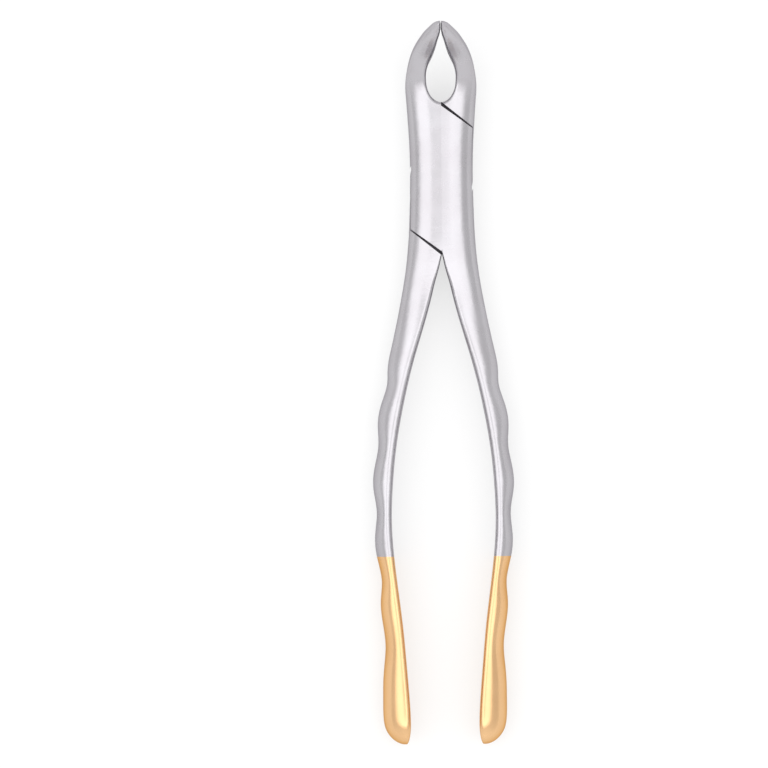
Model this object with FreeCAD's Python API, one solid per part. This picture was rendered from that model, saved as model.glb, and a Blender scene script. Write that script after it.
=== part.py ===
"""Extraction forceps with a box joint, lying on its back with the beaks curved upward.

Frame, in millimetres: X across the handles, Y along the instrument with the beaks at +Y, Z up.
The pivot pin stands on the Z axis, and Z = 0 is the flat ground on the back of the joint.

Two forged halves cross in the joint. The box half is the left beak, the two cheeks and the right
handle. The tongue half is the right beak, the tongue between the cheeks and the left handle.
"""

import FreeCAD
import Part

import math
import os

V = FreeCAD.Vector
os.makedirs("parts", exist_ok=True)

# ---------------------------------------------------------------- driving dimensions
handle_length = 136.9       # pivot to the end of a handle
handle_span = 34.1          # across both handles at the widest finger swell
beak_length = 38.1          # pivot to the beak tips, seen from above
beak_rise = 18.9            # how far the tips rise above the middle plane of the joint
joint_width = 15.2          # across the waist of the joint
joint_depth = 11.9          # front to back over the crowns of the joint
back_flat_depth = 0.14      # ground off the crowned back of the joint
shank_depth = 9.2           # depth of a handle just behind the joint
grip_depth = 9.9            # depth of a handle at the fingers
plating_start = 91.4        # pivot to where the gold plating of the handle starts
handle_edge = 1.25          # reach of the rounding along the inner edges of a handle
end_rounding = 5.9          # how far up a handle its rounded end reaches

# the box joint
shoulder_reach = 14.55      # pivot to the shoulder lines, square to them
shoulder_angle = 38.6       # slope of the shoulders of the tongue half, in degrees
seam_gap = 0.32             # between a shoulder and its cheek at the side of the joint
seam_flare = 2.8            # how many degrees further back the edge of a cheek leans
opening_angle = 30.0        # how far the tongue half swings
tongue_thickness = 4.2
tongue_play = 0.05          # between the tongue and each cheek
web_clearance = 0.12        # between the swinging tongue and the closed edges of the box
relief_depth = 0.42         # how far the cheeks stand off the tongue at their open edges
relief_start = 1.5          # from the level of the pivot to where that relief begins
pin_radius = 2.3
pin_play = 0.035            # radial, between the pin and the tongue

handles_part = 0.7          # the handles part this far above the place where their seams meet

# the gap between the beaks
tip_front = 0.75            # how far the front of a tip rounds back
beak_gap = 0.06             # each tip stands this far from the middle plane when closed
tip_contact = 2.1           # length of the tips along which the beaks come together
gap_width = 7.2             # across the widest place of the gap
gap_bottom = 5.4            # length of its round bottom, up to that widest place
gap_drop = 0.12             # how far its bottom reaches below the place where the seams meet
front_rim = 0.85            # rounding of the rim of the gap in front
back_rim = 0.55             # rounding of the rim of the gap at the back

# the hollow that carries the serrations, on the inner face of each beak
hollow_depth = 0.45
hollow_width = 2.7
hollow_length = 10.3
hollow_margin = 1.6         # from its upper end to the tips, seen from above
hollow_steps = 8

crown = 2.4                 # exponent of the crowned sections: 2 is an ellipse
handle_crown = 1.65         # exponent of the handles' sections, which rise to a soft ridge
beak_crown = 4.2            # exponent of the flatter front of a beak
crown_points = 9            # points on a quarter of the crown
edge_points = 4
flat_points = 3

half_width = joint_width / 2
half_depth = joint_depth / 2
half_span = handle_span / 2
middle = half_depth - back_flat_depth   # height of the middle plane above the resting plane
tall = 4 * joint_depth                  # taller than the instrument, for cuts through it
far = handle_length + beak_length       # further than any point of it
crotch = shoulder_reach / math.cos(math.radians(shoulder_angle))    # where the seams meet
gap_start = crotch - gap_drop
gap_widest = gap_start + gap_bottom
gap_end = beak_length - tip_contact
hollow_to = beak_length - hollow_margin
hollow_from = hollow_to - hollow_length


# ---------------------------------------------------------------- curves along the instrument
def spline(points):
    """A natural cubic spline through (position, value) points, as a function of position."""
    xs, ys = zip(*sorted(points))
    last = len(xs) - 1
    step = [xs[i + 1] - xs[i] for i in range(last)]
    slope = [(ys[i + 1] - ys[i]) / step[i] for i in range(last)]
    ratio = [0.0] * (last + 1)
    carry = [0.0] * (last + 1)
    for i in range(1, last):
        pivot = 2 * (xs[i + 1] - xs[i - 1]) - step[i - 1] * ratio[i - 1]
        ratio[i] = step[i] / pivot
        carry[i] = (3 * (slope[i] - slope[i - 1]) - step[i - 1] * carry[i - 1]) / pivot
    bend = [0.0] * (last + 1)
    for i in range(last - 1, 0, -1):
        bend[i] = carry[i] - ratio[i] * bend[i + 1]

    def value(x):
        i = min(last - 1, max(0, sum(1 for known in xs if known <= x) - 1))
        t = x - xs[i]
        start = slope[i] - step[i] * (2 * bend[i] + bend[i + 1]) / 3
        return ys[i] + t * (start + t * (bend[i] + t * (bend[i + 1] - bend[i]) / (3 * step[i])))

    return value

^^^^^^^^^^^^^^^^

Only the lines from the beginning of the material above through the line with "beaks curved upward." are wanted; extract them exactly.

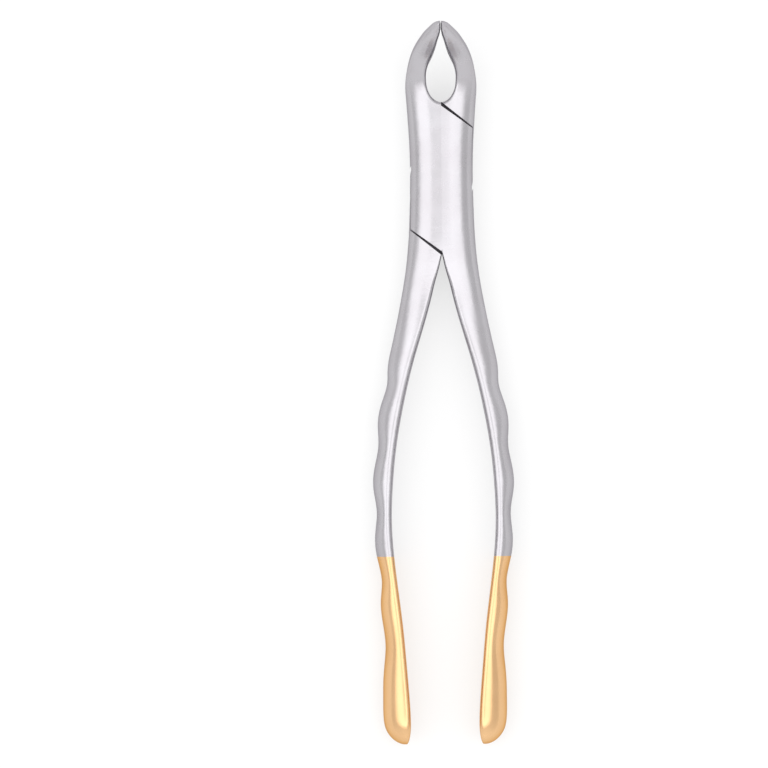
Model this object with FreeCAD's Python API, one solid per part. This picture was rendered from that model, saved as model.glb, and a Blender scene script. Write that script after it.
=== part.py ===
"""Extraction forceps with a box joint, lying on its back with the beaks curved upward.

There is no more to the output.